Let’s change it to CIS for a shorter label.

countries %>% mutate(Region = fct_recode(Region, "CIS"="C.W. OF IND. STATES ")) %>% count(Region)
## # A tibble: 11 x 2
##    Region                                    n
##    <fct>                                 <int>
##  1 "ASIA (EX. NEAR EAST)         "          28
##  2 "BALTICS                            "     3
##  3 "CIS"                                    12
##  4 "EASTERN EUROPE                     "    12
##  5 "LATIN AMER. & CARIB    "                45
##  6 "NEAR EAST                          "    16
##  7 "NORTHERN AFRICA                    "     6
##  8 "NORTHERN AMERICA                   "     5
##  9 "OCEANIA                            "    21
## 10 "SUB-SAHARAN AFRICA                 "    51
## 11 "WESTERN EUROPE                     "    28

It allows also for combining groups, assigning multiple old levels to the same new level.

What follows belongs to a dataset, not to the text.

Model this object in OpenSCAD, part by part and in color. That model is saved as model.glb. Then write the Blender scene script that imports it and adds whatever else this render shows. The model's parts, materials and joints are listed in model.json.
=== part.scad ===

Let’s aggregate Asia (ex. near east) + Near east into ASIA, and Latin America and Northern America into Americas.

countries %>% mutate(Region = fct_recode(Region,
                                         "AMERICAS"="NORTHERN AMERICA                   ",
                                         "AMERICAS"="LATIN AMER. & CARIB    ",
                                         "ASIA" = "ASIA (EX. NEAR EAST)         ",
                                         "ASIA" = "NEAR EAST                          "
                                         )) %>% count(Region)
## # A tibble: 9 x 2
##   Region                                    n
##   <fct>                                 <int>
## 1 "ASIA"                                   44
## 2 "BALTICS                            "     3
## 3 "C.W. OF IND. STATES "                   12
## 4 "EASTERN EUROPE                     "    12
## 5 "AMERICAS"                               50
## 6 "NORTHERN AFRICA                    "     6
## 7 "OCEANIA                            "    21
## 8 "SUB-SAHARAN AFRICA                 "    51
## 9 "WESTERN EUROPE                     "    28

2: fct_lump
Function allows to lump together small groups to make a table or a plot simpler.

countries %>% mutate(Region=fct_lump(Region,n=2)) %>% count(Region, sort =TRUE)
## # A tibble: 3 x 2
##   Region                                    n
##   <fct>                                 <int>
## 1 "Other"                                 131
## 2 "SUB-SAHARAN AFRICA                 "    51
## 3 "LATIN AMER. & CARIB    "                45

Parameter ‘n’ defines how many groups to keep. It aggregates around the largest factors.

countries %>% mutate(Region=fct_lump(Region,n=5)) %>% count(Region, sort =TRUE)
## # A tibble: 6 x 2
##   Region                                    n
##   <fct>                                 <int>
## 1 "Other"                                  54
## 2 "SUB-SAHARAN AFRICA                 "    51
## 3 "LATIN AMER. & CARIB    "                45
## 4 "ASIA (EX. NEAR EAST)         "          28
## 5 "WESTERN EUROPE                     "    28
## 6 "OCEANIA                            "    21

Conclusion Extension - Modifying Factor Levels

Functions fct_recode and fct_lump are very useful and powerful when dealing with datesets containing factors.